Sünnet, tıbbi açıdan her yaşta yapılabilen bir operasyon olmakla birlikte, zamanlaması çocuğun psikolojik durumu da göz önünde bulundurularak planlanmalıdır. İlk bir yaş döneminde ve özellikle yenidoğan döneminde, çocuğun bilinci gelişmediğinden dolayı güvenle sünnet işlemi yapılabilir. Psikolojik gelişim evresi açısından bakıldığında, çocukların cinsel kimliğini fark etmeye başladığı 2-5 yaş arasında, lokal yapılacaksa çocukla konuşularak işlem anlatılmalı ve rızası alınmalıdır. Yine bu yaş döneminde sünnet yapılacaksa tercihen genel anestezi altında yapılmalıdır. Ancak bu konu ile alakalı tartışmalar devam etmekte olup, kesin bir tavsiye ya da zarardan bahsetmek doğru değildir. Özetle tıbbi açıdan uygun anatomiye sahip, psikolojik olarak hazırlanmış bir çocuk için her yaş sünnet için uygun olabilmektedir. Kişisel tercih olarak, aile çocuğunun sünnetli olmasını istiyorsa, çocukla ailenin ve hekimin diyalog kurabildiği ve işlemin anlatılabileceği 5 yaş sonrasında sünnet en uygun gibi görünmektedir.

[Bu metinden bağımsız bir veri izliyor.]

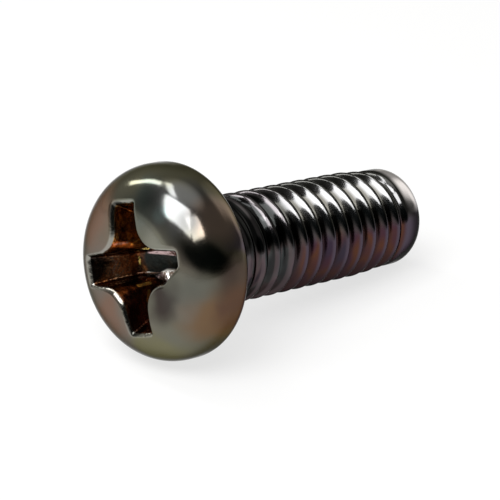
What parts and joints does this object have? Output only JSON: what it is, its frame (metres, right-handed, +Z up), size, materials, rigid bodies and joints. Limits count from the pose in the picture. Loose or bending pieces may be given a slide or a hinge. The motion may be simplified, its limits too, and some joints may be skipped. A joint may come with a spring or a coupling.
{
  "type": "machine screw",
  "caption": "Small machine screw with a domed pan head, a cross recess and a right-hand rolled thread that fades in under the head and out at a rounded point.",
  "frame": {"origin": "on the ground, under the middle of the screw's length, as it lies on the rim of its head and the round of its point", "axes": "+X from the head towards the point along the ground, +Z up; the screw's own axis dips 8.6 degrees towards the point"},
  "size_m": [0.0086, 0.0044, 0.0044],
  "materials": {
    "plated_steel": "black nickel plate over steel, bright, with straw and violet tints in the thread and amber in the recess"
  },
  "bodies": {
    "root": {"machine_screw": "plated_steel"}
  },
  "joints": []
}
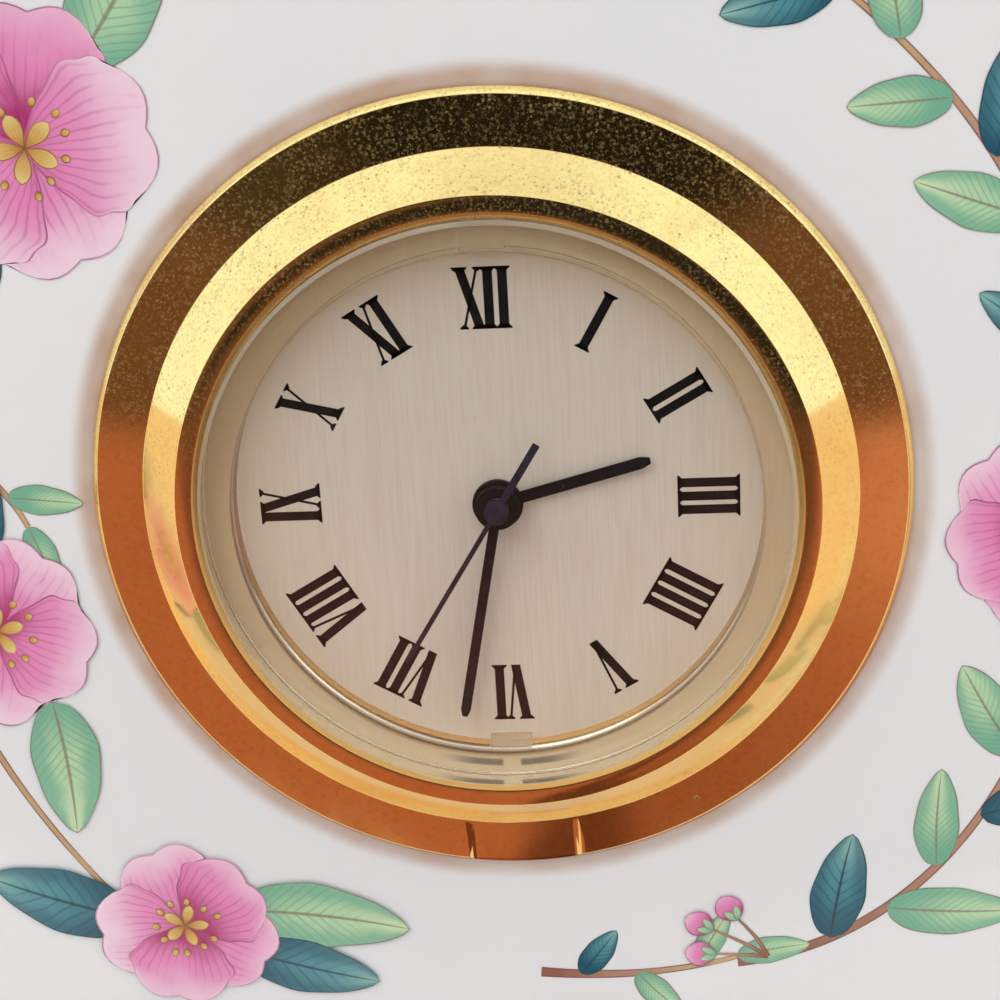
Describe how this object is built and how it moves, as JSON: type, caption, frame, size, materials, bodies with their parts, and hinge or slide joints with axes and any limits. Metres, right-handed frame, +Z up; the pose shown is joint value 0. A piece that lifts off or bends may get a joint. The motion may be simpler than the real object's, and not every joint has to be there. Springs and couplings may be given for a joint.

Son yıllarda sünnet için ileri yaşları beklemeyen ailelerin sayısı artmaktadır.
Doğumdan sonraki ilk yedi gün veya bir ay içerisinde yapılan sünnetlere yenidoğan sünneti adı verilmektedir. Çocuklar yenidoğan döneminde, hatta doğumu takip eden günde dahi sünnet olabilmektedir. Ancak yenidoğan sünnetinde ailelerin dikkat etmesi gereken konular bulunmaktadır. Bebeğin ilk bir haftalık hayata tutunma sürecini atlatması, emmeye alışması, eğer varsa yenidoğan sarılığının bitmesi beklenmelidir. Klinik olarak yaklaşımımız, bebeğin sünnet için uygun bir aday olması belirlendikten sonra, ek yenidoğan dönemi sorunları yoksa birinci haftadan sonra sünnet yapılmasını önermektedir.
Sünnet Sonrası Bakım: Enfeksiyon Riskini Nasıl Azaltırsınız?
a. Klipsli Sünnette Bakım
Sünnet işlemi yapılmadan önce lokal anestezi ile bebeğin pipisi uyuşturulduğu için sonrasında ciddi bir ağrı olmamaktadır. Ağrı kesici kullanımı zorunlu değildir. Ancak bebeğin huzursuz olduğu veya ağrı hissettiği düşünülürse, reçete edilen ağrı kesici şurup ve fitil, belirtilen miktarda kullanılabilir. Sünnet sonrasında bezin baskı yapmaması amacıyla tabanı kesilmiş bardak konulması tavsiye edilmektedir. Sünnet sonrasında reçete edilen krem, tarif edilen bölgeye sabah ve akşam olmak üzere günde iki kez sürülmelidir.
Klipsli sünnet sonrasında bir miktar kızarıklık ve şişlik olabilmektedir. Kızarıklık ve şişlik normal olup, endişe edilmemelidir. Klips, yaklaşık beşinci gün sonunda hekim tarafından çıkarılacaktır. Belirtilen tarihte kliniğe gelmeniz gerekmektedir. Bu süre içerisinde klips yerinden çıkarsa ve kanama olursa, kliniğe başvurmanız gerekmektedir.
Klips çıkarıldıktan sonra da en az bir hafta krem sürülmeye devam edilmelidir. Birinci hafta sonunda mevcut olan dairesel kabuklanmalar düşecektir. Kabuklanma sona erdikten sonra, her banyo sonrasında en az bir ay boyunca masaj ve egzersiz yapılarak yapışıklık olmamasına dikkat edilmelidir. Klips çıkarıldıktan bir ay sonra son kontrol yapılmaktadır.
b. Klasik Sünnette Bakım
Klasik yöntemle yapılan sünnetlerde, eğer sargı yapılmışsa, ikinci günün sonunda ılık su ile doldurulmuş küvette banyo yaptırılarak sargı nazikçe çıkarılmalıdır. Reçete edilen ağrı kesiciler, tercihen ilk gün altı saat ara ile sonrasında ise çocuğun ağrısı olduğu durumlarda kullanılabilir. Nadiren de olsa sünnet sonrasında kanama, şişlik, morluk ve kabuklanma olabilmektedir. Çoğu geçici sorun olup, bir hafta içerisinde normale dönmesi beklenmektedir.